In a movie as technical as this, most audience members will even lose the names of the characters among the minutia; so it is so important the actors carry the rest of the emotional weight. Thankfully the entire cast is up to the task. Hardy has to express himself constantly stuck in a airplane cockpit and wearing a mask, but you can tell how pained he is as he counts down his fuel reserves. Whitehead is a relatively unknown actor but his desperation is keenly felt throughout the entire film.

Most of the attention, however, has to go to Rylance, who holds a good part of the film’s emotional weight on his shoulders. His gentle, yet determined demeanor represents all those on the civilian boats who helped ferry the thousands of soldiers off the beach, and he does it so effortlessly it’s hard not to feel empathy for his struggle.

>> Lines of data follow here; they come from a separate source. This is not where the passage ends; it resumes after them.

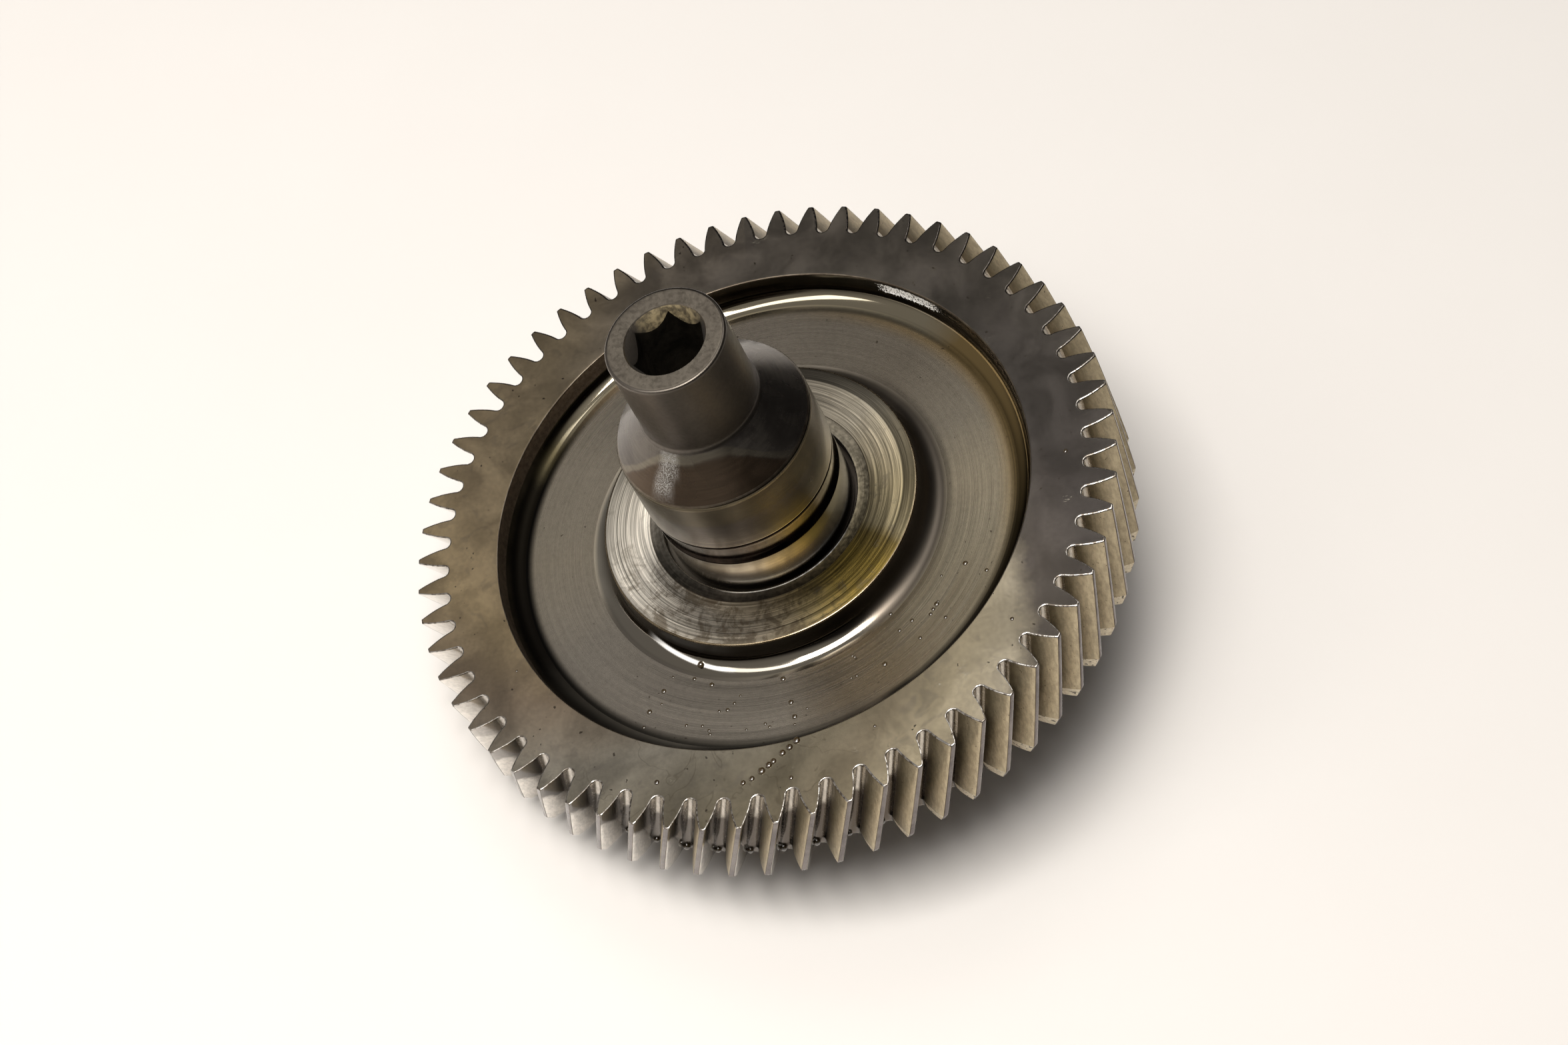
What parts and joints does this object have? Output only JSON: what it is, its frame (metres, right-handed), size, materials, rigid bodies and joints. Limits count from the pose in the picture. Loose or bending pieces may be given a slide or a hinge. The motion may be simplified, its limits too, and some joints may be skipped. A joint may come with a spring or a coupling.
{
  "type": "helical gear",
  "caption": "Helical gear wheel with a recessed web and raised thrust hub, keyed to a stub drive shaft with a grooved bearing journal, a conical shoulder and a hexagon socket in its spigot.",
  "frame": {"origin": "centre of the rear journal's end face, on the gear's axis", "axes": "+Z along the gear's axis towards the spigot with the hexagon socket; +X through the middle of a tooth tip at the rim's front face"},
  "size_m": [0.157, 0.1568, 0.1071],
  "materials": {
    "gear_wheel": "ground and turned steel, worn bright on the thrust face and under a brown film of oil",
    "drive_shaft": "ground journal polished by running, dull oiled spigot and shoulder",
    "drive_key": "drawn key steel",
    "retaining_ring": "phosphated spring steel"
  },
  "bodies": {
    "root": {"gear_wheel": "gear_wheel", "drive_shaft": "drive_shaft", "drive_key": "drive_key", "retaining_ring": "retaining_ring"}
  },
  "joints": []
}
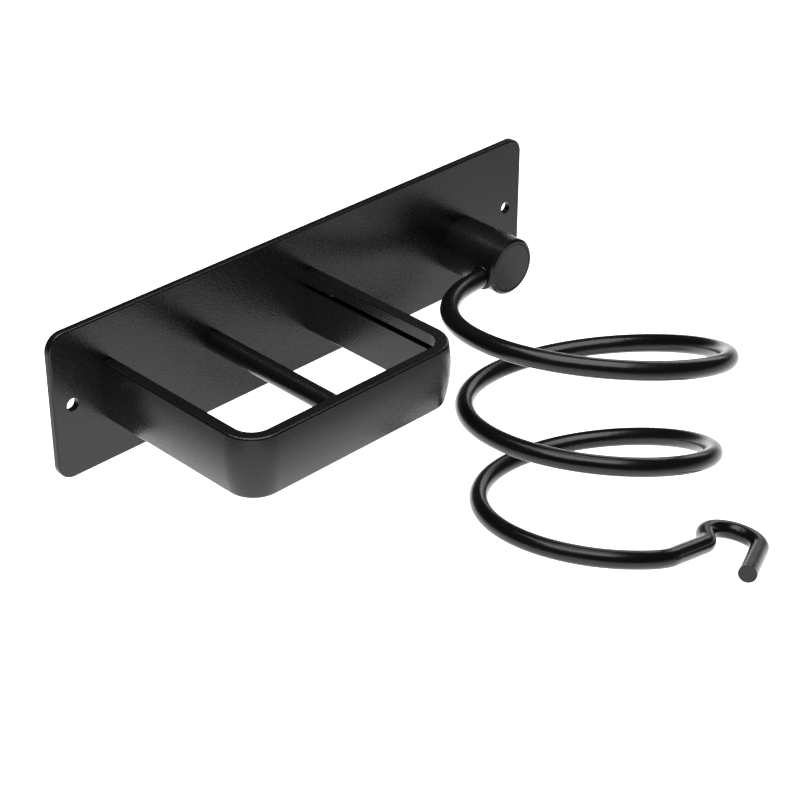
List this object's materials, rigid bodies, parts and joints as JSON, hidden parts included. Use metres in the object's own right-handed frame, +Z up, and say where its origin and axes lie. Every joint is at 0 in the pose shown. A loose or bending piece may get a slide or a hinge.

But why do the film with three separate point of views and three separate time frames? It all seems a little egotistical on Nolan’s part until it becomes clear at the very end, where a soldier reads Winston Churchill’s famous speech of June 4, 1940. At Dunkirk, survival was heroism because it meant those soldiers could live to fight another day and that England would not surrender its forces so eagerly.

As Winston Churchill said before the House of Commons: “[W]hatever the cost may be, we shall fight on the beaches, we shall fight on the landing grounds, we shall fight in the fields and in the streets, we shall fight in the hills, we shall never surrender.”

Rated PG-13 for intense war experience and some language, “Dunkirk” is now playing in local theaters.